- **Information supplied**:
▬▬▬▬▬▬▬▬▬▬

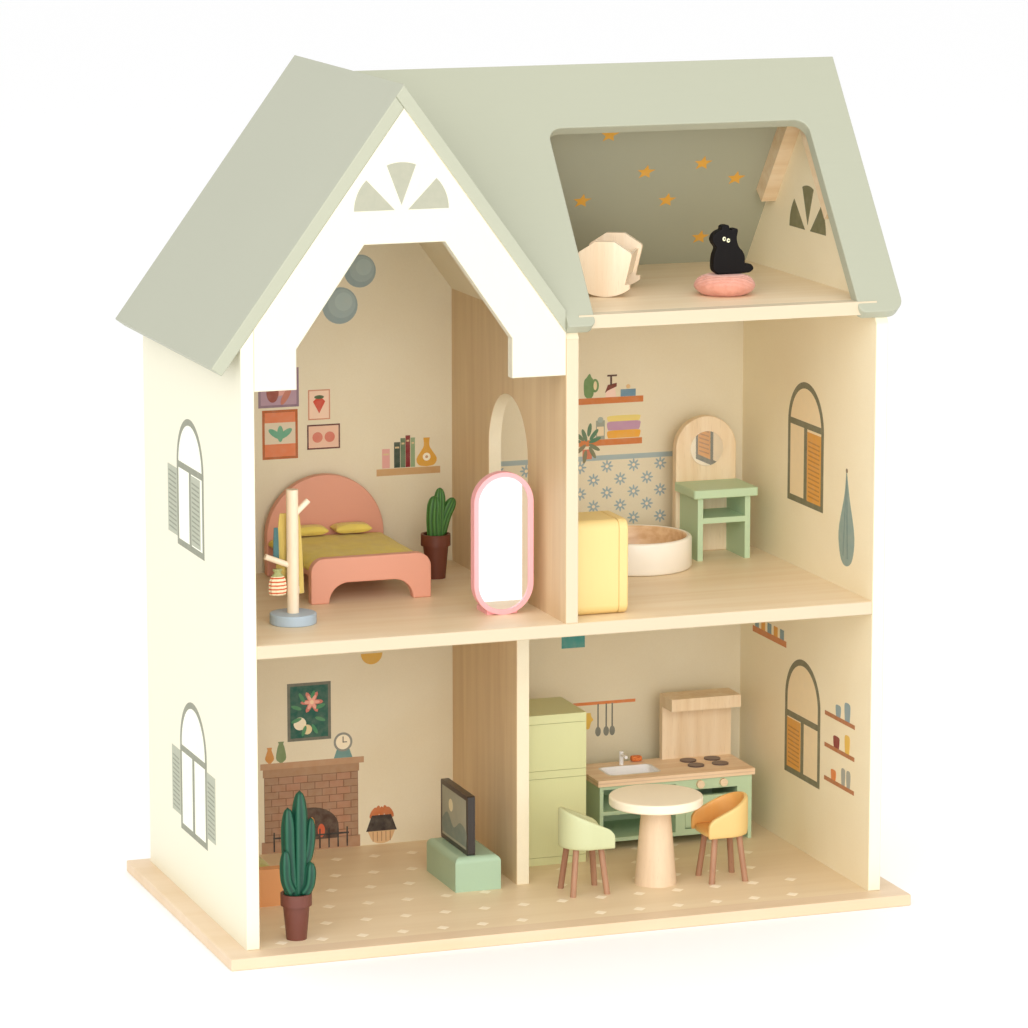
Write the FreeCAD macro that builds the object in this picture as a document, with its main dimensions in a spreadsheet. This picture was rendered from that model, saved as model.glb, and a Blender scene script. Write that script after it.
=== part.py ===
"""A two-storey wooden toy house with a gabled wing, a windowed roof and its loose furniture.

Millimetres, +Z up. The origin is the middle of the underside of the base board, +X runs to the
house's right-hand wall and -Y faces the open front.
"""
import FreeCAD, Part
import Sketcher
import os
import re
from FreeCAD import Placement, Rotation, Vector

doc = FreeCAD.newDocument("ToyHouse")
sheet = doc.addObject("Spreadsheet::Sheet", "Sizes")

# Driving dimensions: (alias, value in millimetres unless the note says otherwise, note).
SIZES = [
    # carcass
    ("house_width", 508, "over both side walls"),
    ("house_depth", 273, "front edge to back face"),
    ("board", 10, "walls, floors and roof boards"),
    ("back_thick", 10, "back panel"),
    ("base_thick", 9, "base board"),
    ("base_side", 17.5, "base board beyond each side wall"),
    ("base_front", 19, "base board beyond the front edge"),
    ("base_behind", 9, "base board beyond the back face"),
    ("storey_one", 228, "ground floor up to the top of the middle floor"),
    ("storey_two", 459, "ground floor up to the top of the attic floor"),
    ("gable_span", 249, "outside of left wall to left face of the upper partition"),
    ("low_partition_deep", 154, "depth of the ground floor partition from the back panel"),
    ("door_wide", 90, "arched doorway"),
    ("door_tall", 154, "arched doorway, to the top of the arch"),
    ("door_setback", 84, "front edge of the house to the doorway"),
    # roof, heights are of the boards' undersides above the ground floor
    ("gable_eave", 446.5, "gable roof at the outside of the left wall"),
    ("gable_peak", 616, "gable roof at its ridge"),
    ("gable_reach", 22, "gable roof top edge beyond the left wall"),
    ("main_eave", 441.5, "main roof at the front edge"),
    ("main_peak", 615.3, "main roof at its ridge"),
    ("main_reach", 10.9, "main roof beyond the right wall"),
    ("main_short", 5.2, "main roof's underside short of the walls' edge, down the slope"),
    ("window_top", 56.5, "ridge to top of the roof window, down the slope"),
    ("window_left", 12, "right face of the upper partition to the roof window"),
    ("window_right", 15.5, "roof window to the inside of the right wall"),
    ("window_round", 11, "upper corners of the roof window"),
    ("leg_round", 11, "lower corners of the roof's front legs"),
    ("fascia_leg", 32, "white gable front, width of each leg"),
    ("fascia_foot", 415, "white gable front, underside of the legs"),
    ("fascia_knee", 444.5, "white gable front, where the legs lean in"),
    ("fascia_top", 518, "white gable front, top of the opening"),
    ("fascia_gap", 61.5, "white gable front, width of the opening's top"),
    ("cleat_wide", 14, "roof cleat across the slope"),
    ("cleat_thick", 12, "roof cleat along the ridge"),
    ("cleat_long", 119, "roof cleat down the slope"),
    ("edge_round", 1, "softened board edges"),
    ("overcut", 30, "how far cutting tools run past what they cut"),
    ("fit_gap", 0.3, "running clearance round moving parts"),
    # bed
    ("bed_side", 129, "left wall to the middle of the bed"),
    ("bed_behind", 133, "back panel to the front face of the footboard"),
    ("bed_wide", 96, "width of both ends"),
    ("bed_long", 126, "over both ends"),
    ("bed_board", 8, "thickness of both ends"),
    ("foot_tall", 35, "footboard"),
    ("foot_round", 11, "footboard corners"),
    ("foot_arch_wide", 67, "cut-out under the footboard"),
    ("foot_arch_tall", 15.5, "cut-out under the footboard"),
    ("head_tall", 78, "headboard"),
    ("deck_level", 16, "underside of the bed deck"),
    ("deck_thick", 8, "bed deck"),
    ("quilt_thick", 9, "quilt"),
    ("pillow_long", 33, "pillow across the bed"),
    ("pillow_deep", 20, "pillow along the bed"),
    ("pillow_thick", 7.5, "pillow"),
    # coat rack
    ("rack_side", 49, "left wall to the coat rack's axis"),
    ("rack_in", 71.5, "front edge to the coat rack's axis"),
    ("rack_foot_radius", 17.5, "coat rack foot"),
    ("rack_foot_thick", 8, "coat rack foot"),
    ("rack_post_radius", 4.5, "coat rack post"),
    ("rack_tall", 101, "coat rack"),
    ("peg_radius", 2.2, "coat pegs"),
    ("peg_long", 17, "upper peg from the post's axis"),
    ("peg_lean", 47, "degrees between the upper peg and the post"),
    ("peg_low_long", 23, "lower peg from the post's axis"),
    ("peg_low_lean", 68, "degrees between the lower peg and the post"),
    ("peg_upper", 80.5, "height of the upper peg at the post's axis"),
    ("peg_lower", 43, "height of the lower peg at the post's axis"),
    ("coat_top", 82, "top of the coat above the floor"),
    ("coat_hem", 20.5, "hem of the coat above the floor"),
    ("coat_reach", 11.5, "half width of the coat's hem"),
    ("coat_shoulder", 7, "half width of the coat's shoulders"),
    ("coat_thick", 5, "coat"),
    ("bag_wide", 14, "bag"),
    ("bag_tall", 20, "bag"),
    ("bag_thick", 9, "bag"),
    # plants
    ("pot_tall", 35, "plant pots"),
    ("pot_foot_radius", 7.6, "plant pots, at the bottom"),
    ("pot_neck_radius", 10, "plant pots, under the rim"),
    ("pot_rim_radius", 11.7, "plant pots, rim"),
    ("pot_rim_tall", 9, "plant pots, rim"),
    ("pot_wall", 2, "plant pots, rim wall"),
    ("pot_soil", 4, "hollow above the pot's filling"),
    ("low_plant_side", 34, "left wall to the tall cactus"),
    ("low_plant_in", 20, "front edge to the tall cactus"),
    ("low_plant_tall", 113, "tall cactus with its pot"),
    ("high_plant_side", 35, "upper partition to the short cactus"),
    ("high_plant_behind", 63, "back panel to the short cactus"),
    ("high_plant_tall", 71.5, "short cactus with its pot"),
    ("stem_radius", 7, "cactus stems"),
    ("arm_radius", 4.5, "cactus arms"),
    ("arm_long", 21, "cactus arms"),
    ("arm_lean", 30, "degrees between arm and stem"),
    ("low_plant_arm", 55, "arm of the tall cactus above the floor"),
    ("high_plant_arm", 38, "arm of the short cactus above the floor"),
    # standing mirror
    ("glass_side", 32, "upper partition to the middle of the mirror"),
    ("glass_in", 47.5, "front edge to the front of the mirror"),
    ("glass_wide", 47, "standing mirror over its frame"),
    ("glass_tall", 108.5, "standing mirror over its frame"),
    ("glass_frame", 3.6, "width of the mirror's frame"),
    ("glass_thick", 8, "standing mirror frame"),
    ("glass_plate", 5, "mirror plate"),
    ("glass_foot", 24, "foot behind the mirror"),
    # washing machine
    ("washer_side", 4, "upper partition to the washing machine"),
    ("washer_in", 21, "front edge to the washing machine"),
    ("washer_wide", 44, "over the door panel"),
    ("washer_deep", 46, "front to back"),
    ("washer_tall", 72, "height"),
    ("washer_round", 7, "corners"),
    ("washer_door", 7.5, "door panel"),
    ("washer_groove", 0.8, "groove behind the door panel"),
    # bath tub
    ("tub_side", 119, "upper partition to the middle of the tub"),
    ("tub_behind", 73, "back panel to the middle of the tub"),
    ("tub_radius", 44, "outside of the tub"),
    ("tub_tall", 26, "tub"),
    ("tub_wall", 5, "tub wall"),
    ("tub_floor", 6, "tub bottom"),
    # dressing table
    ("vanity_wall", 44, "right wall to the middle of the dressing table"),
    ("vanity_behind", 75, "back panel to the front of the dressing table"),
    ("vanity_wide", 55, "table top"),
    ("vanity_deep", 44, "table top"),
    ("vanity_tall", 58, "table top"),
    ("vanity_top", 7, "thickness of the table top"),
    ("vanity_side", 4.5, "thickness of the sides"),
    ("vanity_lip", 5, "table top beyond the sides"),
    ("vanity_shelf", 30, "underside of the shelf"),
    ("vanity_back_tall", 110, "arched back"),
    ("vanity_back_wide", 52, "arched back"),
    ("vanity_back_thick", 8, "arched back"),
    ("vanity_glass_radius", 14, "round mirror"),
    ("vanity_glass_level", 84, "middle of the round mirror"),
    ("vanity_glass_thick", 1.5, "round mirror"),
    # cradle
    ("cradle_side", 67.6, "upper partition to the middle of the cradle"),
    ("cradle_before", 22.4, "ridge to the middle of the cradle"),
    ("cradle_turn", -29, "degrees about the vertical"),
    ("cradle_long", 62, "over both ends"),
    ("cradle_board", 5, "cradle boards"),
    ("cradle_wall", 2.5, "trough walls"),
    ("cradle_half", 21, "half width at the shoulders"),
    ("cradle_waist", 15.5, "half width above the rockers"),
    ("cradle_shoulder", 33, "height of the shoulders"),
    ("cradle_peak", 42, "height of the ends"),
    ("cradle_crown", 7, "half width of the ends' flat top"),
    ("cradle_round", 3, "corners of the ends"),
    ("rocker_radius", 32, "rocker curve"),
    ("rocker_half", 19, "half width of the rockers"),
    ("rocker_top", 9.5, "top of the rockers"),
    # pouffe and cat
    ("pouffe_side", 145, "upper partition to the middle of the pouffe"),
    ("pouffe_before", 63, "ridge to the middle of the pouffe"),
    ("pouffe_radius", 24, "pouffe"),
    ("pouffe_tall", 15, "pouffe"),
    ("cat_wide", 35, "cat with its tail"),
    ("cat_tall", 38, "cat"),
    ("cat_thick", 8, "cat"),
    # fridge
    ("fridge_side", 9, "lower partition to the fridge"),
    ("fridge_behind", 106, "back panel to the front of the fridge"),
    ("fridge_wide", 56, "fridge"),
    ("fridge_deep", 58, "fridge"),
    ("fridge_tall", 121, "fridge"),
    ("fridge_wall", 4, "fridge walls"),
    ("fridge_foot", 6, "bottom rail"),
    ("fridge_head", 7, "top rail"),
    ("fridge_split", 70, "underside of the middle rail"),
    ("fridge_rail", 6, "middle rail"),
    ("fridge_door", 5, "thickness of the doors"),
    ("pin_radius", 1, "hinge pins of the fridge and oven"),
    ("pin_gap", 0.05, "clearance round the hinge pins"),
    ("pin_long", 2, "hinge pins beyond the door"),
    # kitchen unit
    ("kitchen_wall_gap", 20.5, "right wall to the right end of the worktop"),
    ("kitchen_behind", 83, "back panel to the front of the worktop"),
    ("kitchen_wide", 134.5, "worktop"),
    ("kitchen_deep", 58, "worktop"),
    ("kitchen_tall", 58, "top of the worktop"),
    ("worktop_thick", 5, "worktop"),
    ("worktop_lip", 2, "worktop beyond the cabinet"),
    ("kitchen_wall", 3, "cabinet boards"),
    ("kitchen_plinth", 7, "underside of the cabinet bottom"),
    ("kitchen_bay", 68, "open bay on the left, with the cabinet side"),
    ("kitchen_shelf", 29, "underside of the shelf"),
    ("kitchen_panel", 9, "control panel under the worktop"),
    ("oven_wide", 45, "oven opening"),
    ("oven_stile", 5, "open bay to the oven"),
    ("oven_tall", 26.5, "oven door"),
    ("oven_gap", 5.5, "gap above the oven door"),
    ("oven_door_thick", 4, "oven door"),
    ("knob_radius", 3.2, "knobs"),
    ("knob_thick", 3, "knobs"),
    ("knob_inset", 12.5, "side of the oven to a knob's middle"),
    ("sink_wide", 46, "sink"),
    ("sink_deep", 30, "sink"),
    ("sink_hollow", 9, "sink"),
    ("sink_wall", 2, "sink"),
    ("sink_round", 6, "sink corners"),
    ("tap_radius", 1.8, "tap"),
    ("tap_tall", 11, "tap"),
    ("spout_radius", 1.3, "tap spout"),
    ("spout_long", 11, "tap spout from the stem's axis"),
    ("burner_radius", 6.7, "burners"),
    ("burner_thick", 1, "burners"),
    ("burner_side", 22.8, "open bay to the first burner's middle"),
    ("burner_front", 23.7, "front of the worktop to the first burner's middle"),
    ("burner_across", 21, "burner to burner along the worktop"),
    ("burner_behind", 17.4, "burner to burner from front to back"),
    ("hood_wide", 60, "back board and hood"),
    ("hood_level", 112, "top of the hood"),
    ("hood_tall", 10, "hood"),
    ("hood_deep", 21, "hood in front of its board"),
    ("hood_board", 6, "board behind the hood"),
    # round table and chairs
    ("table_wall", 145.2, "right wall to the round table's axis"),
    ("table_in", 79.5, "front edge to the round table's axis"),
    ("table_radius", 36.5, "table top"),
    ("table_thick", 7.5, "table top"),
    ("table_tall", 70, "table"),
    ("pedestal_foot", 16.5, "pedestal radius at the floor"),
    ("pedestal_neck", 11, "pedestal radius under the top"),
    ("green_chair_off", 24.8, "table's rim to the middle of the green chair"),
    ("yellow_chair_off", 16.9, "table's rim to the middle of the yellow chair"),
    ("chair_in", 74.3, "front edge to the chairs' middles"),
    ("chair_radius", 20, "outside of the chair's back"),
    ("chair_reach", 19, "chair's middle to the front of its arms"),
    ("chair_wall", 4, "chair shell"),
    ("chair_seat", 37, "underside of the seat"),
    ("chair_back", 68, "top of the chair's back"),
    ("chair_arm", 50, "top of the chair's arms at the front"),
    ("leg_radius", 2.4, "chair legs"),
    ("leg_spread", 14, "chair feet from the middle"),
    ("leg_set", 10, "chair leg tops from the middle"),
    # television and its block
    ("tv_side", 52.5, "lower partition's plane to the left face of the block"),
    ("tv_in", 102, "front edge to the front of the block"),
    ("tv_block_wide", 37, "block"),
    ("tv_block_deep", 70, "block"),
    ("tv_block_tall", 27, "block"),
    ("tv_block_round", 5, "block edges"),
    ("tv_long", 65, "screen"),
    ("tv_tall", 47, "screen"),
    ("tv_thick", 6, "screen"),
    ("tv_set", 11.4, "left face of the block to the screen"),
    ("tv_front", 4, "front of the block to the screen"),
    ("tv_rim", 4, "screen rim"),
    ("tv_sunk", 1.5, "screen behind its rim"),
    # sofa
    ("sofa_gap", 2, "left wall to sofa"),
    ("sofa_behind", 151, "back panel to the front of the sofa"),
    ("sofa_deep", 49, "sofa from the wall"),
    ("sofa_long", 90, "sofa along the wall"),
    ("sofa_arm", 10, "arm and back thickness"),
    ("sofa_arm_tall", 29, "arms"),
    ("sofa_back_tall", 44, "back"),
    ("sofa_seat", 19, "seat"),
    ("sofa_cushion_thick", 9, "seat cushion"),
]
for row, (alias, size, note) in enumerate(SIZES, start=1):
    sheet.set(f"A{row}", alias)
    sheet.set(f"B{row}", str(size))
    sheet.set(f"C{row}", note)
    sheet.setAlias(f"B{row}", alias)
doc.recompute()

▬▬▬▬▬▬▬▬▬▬

- **Challenge**: Using the data above, restate word for word the lines from its opening line through the line that contains "its loose furniture.", and no more.

- **Response for this exercise**:
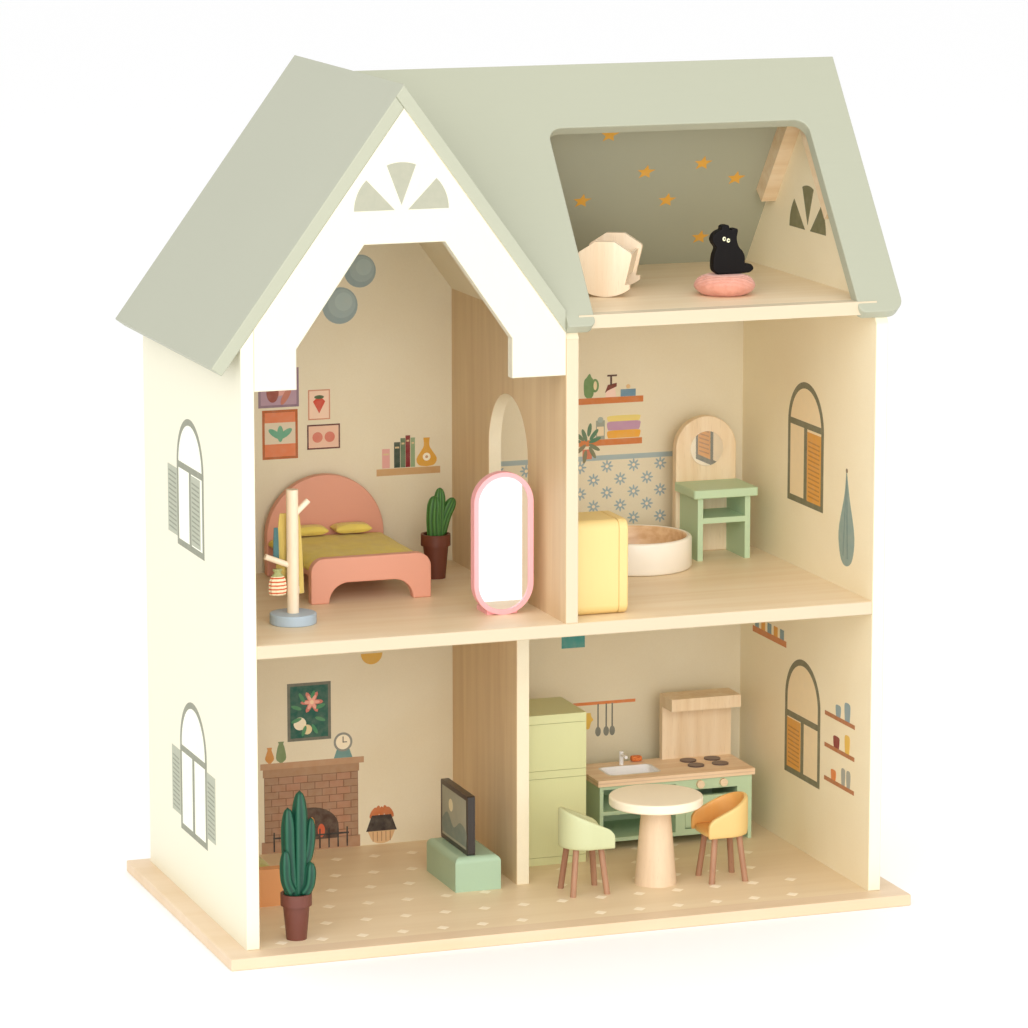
Write the FreeCAD macro that builds the object in this picture as a document, with its main dimensions in a spreadsheet. This picture was rendered from that model, saved as model.glb, and a Blender scene script. Write that script after it.
=== part.py ===
"""A two-storey wooden toy house with a gabled wing, a windowed roof and its loose furniture.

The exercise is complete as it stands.